- Rainfall started but not evenly distributed. The April long rains have started late and are not raining continuously. It has rained in parts of some division while other divisions have not received any rain.
- There is plenty of forage in all the divisions. However it is getting depleted when compared with the preceding month. The occurrence of wild fire has reduced in most parts of the district.
- Most of the pastoral communities were forced to move from large water pans in the center of the district which have dried up. Some of the water pans which dried up include Abdisemet, Khabobey, and Faf Kalala.
- Livestock moved to river Tana and to other major water sources in the district like boreholes, Benane springs and shallow wells of Galana Gof of Modogashe. Most of the boreholes are operational but not congested.
- Household accessibility to water has slightly reduced when compared with the preceding month and this is as a result most of the large water pans having dried up and the remaining becoming congested. The areas near the water pans is becoming depleted leading to an increase in the distance covered to fetch water.
- The distance for watering livestock has slightly increased because most of the large and small water pans have dried.
- There are no cases reported for conflict, insecurity and human displacement in the entire district but the security situation at the Kenya-Somali border still remained tense.
- There are no major out migration or in migration noted during the month under view. However there was slight movement of livestock from one water source to another. This is due to large water pans in the interior grazing areas drying up. Due to abundance of pasture/browse, all species of livestock body condition continued to improve fetching increased prices. Lifting of the ban on livestock sales and their products and the improvement of livestock health and body conditions reflects a positive food security implication.
- Crops diseases have not been reported from the entire district but the menace of crickets to crops remained alarming.
- Following the destructive flood of the short rains few seasonal farmers in pastoral areas have harvested few bags of maize and sorghum (Benane).
- Cattle prices continue to improve when compared with preceding month. This is due to the opening up of livestock market following the lifting of the ban. The demand for goats in big towns like Mombassa and Nairobi has increased. Sheep prices continue to improve when compared with the preceding month. Generally Livestock health and body conditions have improved during the last two months.

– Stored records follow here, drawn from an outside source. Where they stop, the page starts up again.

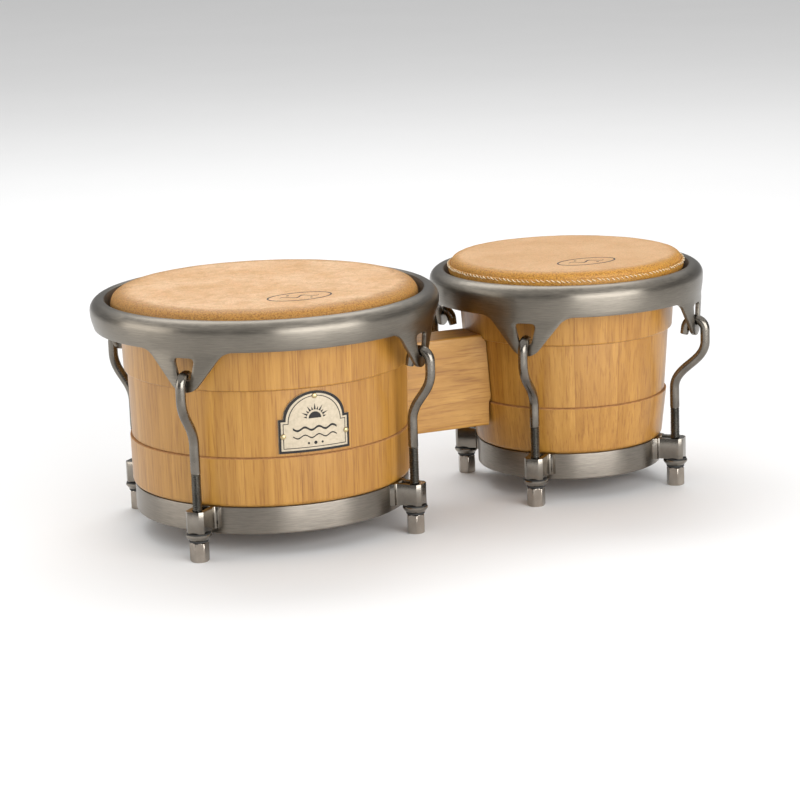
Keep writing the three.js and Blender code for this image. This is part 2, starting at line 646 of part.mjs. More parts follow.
place("centre_block", geometryOf(cutFrom(centreBlock(), boltHoles)), BLOCK_WOOD, bongos);
for (const bolt of BOLTS) place(bolt.name, geometryOf(boltSolid(bolt)), DARK_STEEL, bongos);
place("badge", geometryOf(cutFrom(badgeSolid(), pinHoles)), BADGE_METAL, bongos);
for (const [side, spot] of Object.entries(PIN_PLACES)) {
  place(`badge_pin_${side}`, geometryOf(pinSolid(spot)), BADGE_METAL, bongos);
}

export default bongos;
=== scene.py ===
"""Bongo drums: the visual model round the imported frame. Metres, +Z up, -Y front, +X to the small drum."""

import math
import random

import bmesh
import bpy
from mathutils import Matrix, Vector, noise
from mathutils.geometry import delaunay_2d_cdt


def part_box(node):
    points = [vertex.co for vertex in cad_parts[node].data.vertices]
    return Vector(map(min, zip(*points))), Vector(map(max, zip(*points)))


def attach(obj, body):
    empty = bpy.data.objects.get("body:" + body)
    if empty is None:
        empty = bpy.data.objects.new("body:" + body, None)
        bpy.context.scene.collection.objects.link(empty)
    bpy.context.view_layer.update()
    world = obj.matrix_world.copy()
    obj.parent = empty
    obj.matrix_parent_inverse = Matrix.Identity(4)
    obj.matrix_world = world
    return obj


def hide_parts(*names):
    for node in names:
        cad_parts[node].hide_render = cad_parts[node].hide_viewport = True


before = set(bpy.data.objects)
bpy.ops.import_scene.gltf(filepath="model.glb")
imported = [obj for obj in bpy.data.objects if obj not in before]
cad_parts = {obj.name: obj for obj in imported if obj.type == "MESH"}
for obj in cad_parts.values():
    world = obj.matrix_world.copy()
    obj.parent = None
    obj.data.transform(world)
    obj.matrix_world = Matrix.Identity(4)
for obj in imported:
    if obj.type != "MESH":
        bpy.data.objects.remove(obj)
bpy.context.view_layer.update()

MM = 0.001
TURN = 2 * math.pi
DRUMS = ("large", "small")
LUGS = (1, 2, 3, 4)
ROUND = 256  # steps round every turned piece
RIM_COLUMNS = 320  # steps round a rim
SHARP = math.radians(32)  # a fold sharper than this is an edge
BEVELLED = math.radians(48)  # a fold sharper than this is bevelled

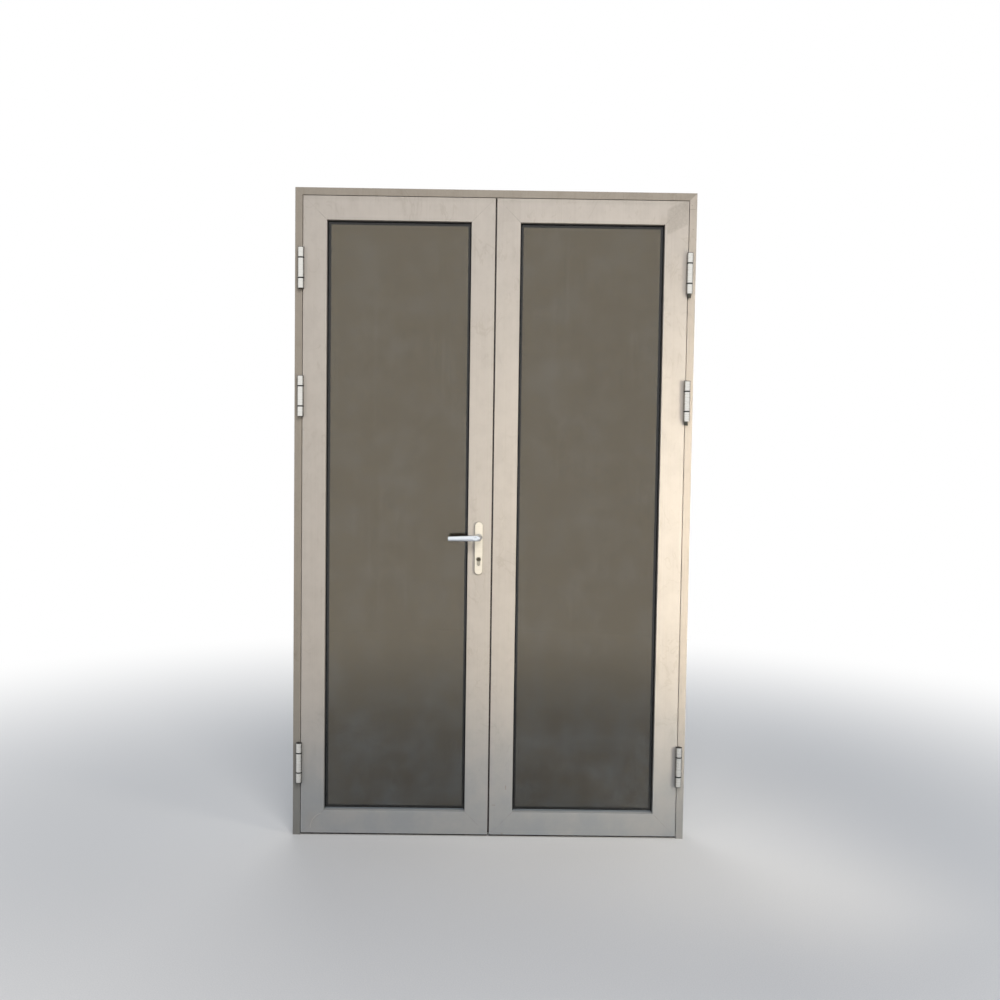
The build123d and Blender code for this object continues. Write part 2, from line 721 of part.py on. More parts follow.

- The prices of maize continued to reduce when compared with the previous month. This is due to easily available cereals in rural areas. Food commodities like cooking oil and beans prices did not show any much change in prices. However sugar price has slightly reduced when compared with the preceding month.
- Opening up of municipality slaughter house, Garissa main livestock market, increased livestock prices and rehabilitation of irrigation farms indicate a positive food security implication.
- Both adults and children health continue to improve in pastoral communities. However, there are cases of measles and cholera being reported in one of the Dadaab refugee camps (IFO) and this is a threat to locals from the surrounding centers that come to sale their milk and buy their households needs from these camps.
- Children below the age of five (5) and above one (1) year nutritional status continue to improve in pastoral communities when compared with the previous month. This is due to improved health and increase in milk consumption at household level. The centers which are likely to be affected are those centers which are very close to refugee camps like Lebisigale, Alinjugur, Yumbis, Mathah gesi and Hagardere borehole five (5). CURRENT
- CARE continued to rehabilitate and service borehole facilities and engines.
Restocking by Oxfam through Garissa Peace Committee was carried out.
- The EMOP for relief food distribution ended in March and for now reduced number of beneficiaries was anticipated to continue with effect from mid April.
- The initial figure for relief food beneficiaries in the district was 119,947 and now reduced to 91,408 beneficiaries. This was due to the last assessment done in February by KFSSG which revealed improved human and livestock conditions with increased livestock productivity.
- The relief food should be distributed to all centers before the roads become impassable.
- More attention and assistance should be given to farms along river Tana that have been devastated by short rains flood.
- Continue to restock needy families (households) that have lost their livelihood.
- Restock with drugs and equip rural dispensaries which are not utilized.
- Continue to create awareness in pastoral communities in curbing down the burning of vegetation.
- Surveillance on livestock diseases should continue.